Detailed Explanation: As a data engineer or scientist, you might:

Write code using SDKs to upload processed data (objects) with specific keys into designated buckets/containers.
Configure data pipelines to read source data, potentially needing specific IAM permissions.
Choose appropriate storage tiers when archiving model artifacts or raw data.
Specify regions when deploying resources or considering data transfer latency.
Troubleshoot access issues related to IAM policies.

These fundamentals are inescapable in cloud-based data roles.

Q: Why is Mastering these Fundamentals Critical for My Career?

Direct Answer: Mastering these core cloud storage concepts is a non-negotiable prerequisite for nearly all data engineering, data science, and cloud architecture roles today. It’s the foundation upon which all advanced cloud data skills are built and demonstrates core competency to potential employers.

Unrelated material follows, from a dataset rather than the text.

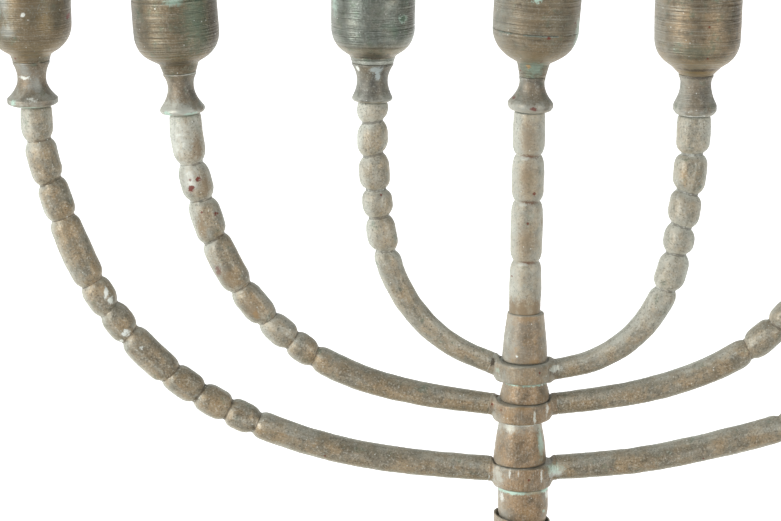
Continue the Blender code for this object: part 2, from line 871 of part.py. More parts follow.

Detailed Explanation: You cannot build complex data lakes, run ETL/ELT pipelines, or deploy machine learning models in the cloud without a solid grasp of how to store, secure, and access the underlying data. Recruiters and hiring managers expect candidates to understand these basics thoroughly. Proficiency here signals you can work effectively and safely within a cloud environment. It’s the entry ticket to more advanced topics like data warehousing, big data processing frameworks, and MLOps on the cloud. Curate Partners recognizes this, connecting professionals who demonstrate strong foundational cloud skills with organizations seeking capable data talent to build their future platforms.

Conclusion: The Unshakeable Foundation

Cloud object storage is fundamental to modern data stacks. Understanding the core concepts – Buckets/Containers, Objects/Keys, Storage Classes, Regions, IAM, and Durability/Availability – is essential for anyone involved in data, from C-suite strategists to hands-on engineers. These principles govern cost, security, performance, and compliance. For businesses, a solid grasp enables efficient and secure data strategy execution. For professionals, mastering these fundamentals is the crucial first step towards a successful career in cloud data engineering, analytics, and beyond.